**Stated task**: Gather all lines in the data that hold the string "lifts".

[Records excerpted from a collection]

*-*-*

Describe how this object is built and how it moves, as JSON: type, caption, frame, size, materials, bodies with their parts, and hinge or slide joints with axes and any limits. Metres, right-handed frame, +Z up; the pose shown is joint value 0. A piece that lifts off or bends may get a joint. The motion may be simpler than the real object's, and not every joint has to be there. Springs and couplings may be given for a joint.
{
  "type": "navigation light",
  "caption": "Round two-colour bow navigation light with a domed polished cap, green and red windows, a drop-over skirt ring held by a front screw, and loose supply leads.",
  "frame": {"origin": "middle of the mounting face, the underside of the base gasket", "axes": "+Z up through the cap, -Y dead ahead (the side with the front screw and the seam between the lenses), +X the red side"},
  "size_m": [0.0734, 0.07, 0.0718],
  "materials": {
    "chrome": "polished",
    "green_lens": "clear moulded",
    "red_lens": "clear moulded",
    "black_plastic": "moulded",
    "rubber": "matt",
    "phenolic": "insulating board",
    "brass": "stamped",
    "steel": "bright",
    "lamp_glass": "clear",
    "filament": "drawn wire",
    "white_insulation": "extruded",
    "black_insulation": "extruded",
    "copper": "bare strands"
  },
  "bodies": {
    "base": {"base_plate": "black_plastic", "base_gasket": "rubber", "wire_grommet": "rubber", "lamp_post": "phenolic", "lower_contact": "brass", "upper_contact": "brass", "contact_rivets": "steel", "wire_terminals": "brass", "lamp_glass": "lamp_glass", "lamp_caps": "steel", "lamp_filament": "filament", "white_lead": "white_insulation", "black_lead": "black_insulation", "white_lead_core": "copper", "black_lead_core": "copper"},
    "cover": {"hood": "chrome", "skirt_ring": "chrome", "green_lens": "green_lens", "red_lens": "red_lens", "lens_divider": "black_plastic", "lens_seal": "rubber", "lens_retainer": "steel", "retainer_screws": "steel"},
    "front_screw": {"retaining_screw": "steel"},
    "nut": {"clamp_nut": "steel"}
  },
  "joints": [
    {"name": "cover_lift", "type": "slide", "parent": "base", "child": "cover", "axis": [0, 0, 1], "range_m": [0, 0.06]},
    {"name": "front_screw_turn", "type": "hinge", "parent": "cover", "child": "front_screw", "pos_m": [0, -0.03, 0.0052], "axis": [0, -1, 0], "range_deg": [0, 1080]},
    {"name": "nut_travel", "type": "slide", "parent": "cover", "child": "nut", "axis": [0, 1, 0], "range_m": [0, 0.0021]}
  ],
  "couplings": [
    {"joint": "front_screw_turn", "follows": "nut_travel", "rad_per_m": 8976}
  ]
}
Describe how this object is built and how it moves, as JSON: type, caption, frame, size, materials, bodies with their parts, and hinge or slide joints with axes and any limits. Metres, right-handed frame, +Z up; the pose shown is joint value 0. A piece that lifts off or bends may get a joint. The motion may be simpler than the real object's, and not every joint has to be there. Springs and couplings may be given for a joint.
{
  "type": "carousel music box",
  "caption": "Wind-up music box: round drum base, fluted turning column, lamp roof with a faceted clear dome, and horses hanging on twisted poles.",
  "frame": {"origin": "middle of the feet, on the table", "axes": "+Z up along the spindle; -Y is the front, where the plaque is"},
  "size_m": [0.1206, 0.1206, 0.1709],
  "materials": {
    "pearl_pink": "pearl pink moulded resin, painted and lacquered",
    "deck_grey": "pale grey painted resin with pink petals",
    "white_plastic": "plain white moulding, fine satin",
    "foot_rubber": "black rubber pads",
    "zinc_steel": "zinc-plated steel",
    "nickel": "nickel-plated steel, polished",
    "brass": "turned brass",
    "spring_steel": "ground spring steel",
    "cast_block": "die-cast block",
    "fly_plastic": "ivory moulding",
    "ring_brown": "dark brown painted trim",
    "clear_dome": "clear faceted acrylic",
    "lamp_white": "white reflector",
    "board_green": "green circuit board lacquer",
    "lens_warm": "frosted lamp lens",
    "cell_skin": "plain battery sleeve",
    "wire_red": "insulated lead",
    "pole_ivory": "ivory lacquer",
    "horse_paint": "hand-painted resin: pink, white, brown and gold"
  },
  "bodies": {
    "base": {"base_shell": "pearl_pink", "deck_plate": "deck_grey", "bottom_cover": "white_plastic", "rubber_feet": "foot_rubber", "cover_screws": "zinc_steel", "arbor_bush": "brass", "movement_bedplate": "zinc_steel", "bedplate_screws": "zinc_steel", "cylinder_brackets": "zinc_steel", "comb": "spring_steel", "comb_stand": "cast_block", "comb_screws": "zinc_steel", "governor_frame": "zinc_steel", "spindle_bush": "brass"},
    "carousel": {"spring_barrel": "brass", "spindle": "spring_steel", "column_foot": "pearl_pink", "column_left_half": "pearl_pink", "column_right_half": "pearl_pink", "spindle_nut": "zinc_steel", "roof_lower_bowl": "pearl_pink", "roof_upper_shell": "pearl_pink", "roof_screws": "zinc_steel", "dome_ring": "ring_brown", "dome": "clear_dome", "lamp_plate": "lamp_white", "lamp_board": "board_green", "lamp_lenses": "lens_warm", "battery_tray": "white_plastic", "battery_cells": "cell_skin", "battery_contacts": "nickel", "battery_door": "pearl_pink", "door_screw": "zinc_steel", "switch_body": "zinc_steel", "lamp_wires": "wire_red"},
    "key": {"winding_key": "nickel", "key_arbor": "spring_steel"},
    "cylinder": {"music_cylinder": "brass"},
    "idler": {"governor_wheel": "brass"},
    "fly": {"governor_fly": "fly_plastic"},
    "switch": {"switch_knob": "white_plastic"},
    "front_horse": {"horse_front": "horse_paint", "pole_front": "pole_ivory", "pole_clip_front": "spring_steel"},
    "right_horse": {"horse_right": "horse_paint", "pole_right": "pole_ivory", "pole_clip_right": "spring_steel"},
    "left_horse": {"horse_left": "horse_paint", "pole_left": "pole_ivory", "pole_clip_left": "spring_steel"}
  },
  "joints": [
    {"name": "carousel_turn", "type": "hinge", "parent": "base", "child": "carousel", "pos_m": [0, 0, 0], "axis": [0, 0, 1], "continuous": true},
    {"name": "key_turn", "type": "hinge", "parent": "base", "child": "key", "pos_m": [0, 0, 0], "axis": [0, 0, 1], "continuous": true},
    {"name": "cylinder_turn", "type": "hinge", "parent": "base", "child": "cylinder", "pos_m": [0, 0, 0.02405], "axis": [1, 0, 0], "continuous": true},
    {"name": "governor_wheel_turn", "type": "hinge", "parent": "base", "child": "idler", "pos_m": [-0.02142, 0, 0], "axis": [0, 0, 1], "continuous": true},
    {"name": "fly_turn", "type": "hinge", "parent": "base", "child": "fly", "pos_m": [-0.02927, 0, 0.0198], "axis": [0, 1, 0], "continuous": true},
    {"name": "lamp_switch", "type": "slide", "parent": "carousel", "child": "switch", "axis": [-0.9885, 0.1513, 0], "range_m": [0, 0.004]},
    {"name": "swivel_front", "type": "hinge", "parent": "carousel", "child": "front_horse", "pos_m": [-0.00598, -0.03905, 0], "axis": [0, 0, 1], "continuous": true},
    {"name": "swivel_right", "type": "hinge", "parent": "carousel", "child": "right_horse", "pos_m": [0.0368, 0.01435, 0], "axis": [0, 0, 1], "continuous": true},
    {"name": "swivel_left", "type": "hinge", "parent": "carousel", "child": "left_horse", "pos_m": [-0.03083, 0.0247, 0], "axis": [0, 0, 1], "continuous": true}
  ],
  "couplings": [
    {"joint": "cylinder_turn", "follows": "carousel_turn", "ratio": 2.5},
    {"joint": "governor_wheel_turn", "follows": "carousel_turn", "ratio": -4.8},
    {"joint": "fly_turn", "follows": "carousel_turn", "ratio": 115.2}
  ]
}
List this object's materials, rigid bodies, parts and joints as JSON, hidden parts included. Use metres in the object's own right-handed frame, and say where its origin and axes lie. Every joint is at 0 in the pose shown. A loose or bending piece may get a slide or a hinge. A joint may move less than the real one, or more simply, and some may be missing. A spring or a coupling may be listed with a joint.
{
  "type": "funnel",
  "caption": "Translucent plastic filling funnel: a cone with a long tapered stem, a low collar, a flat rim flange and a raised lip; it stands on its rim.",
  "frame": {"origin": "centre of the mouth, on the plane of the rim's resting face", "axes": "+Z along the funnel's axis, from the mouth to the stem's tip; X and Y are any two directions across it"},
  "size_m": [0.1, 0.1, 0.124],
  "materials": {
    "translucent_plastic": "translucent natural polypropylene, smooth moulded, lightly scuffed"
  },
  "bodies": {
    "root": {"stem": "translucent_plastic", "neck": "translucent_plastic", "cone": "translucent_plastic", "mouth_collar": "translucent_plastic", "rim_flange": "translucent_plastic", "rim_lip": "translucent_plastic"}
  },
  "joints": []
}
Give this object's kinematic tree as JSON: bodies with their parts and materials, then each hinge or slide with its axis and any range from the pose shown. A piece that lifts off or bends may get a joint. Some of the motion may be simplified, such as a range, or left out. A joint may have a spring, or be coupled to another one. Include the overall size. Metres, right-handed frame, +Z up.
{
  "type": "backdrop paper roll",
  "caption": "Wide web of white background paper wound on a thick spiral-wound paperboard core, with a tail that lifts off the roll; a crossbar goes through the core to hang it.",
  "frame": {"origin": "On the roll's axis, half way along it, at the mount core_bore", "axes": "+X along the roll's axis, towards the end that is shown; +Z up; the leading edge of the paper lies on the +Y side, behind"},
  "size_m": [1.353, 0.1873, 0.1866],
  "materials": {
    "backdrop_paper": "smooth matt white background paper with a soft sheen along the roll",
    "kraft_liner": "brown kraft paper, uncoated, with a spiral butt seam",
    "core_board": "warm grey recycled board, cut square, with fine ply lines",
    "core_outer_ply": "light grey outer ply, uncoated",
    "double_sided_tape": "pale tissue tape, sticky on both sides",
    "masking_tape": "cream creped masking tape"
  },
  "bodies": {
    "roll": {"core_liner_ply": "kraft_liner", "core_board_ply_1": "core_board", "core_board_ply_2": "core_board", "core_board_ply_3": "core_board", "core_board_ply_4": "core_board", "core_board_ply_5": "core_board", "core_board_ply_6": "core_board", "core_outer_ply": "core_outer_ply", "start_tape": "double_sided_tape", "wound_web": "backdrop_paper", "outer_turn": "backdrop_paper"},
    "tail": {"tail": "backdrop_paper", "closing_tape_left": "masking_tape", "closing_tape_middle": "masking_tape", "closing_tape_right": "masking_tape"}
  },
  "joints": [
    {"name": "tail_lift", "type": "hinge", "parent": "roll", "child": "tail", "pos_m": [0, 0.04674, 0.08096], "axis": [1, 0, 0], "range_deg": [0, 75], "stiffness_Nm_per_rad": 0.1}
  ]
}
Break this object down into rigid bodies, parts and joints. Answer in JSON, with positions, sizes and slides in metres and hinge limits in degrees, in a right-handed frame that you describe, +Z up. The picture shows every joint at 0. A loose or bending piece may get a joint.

*-*-*

**Answer to the problem**:
Describe how this object is built and how it moves, as JSON: type, caption, frame, size, materials, bodies with their parts, and hinge or slide joints with axes and any limits. Metres, right-handed frame, +Z up; the pose shown is joint value 0. A piece that lifts off or bends may get a joint. The motion may be simpler than the real object's, and not every joint has to be there. Springs and couplings may be given for a joint.
Describe how this object is built and how it moves, as JSON: type, caption, frame, size, materials, bodies with their parts, and hinge or slide joints with axes and any limits. Metres, right-handed frame, +Z up; the pose shown is joint value 0. A piece that lifts off or bends may get a joint. The motion may be simpler than the real object's, and not every joint has to be there. Springs and couplings may be given for a joint.
Give this object's kinematic tree as JSON: bodies with their parts and materials, then each hinge or slide with its axis and any range from the pose shown. A piece that lifts off or bends may get a joint. Some of the motion may be simplified, such as a range, or left out. A joint may have a spring, or be coupled to another one. Include the overall size. Metres, right-handed frame, +Z up.
  "caption": "Wide web of white background paper wound on a thick spiral-wound paperboard core, with a tail that lifts off the roll; a crossbar goes through the core to hang it.",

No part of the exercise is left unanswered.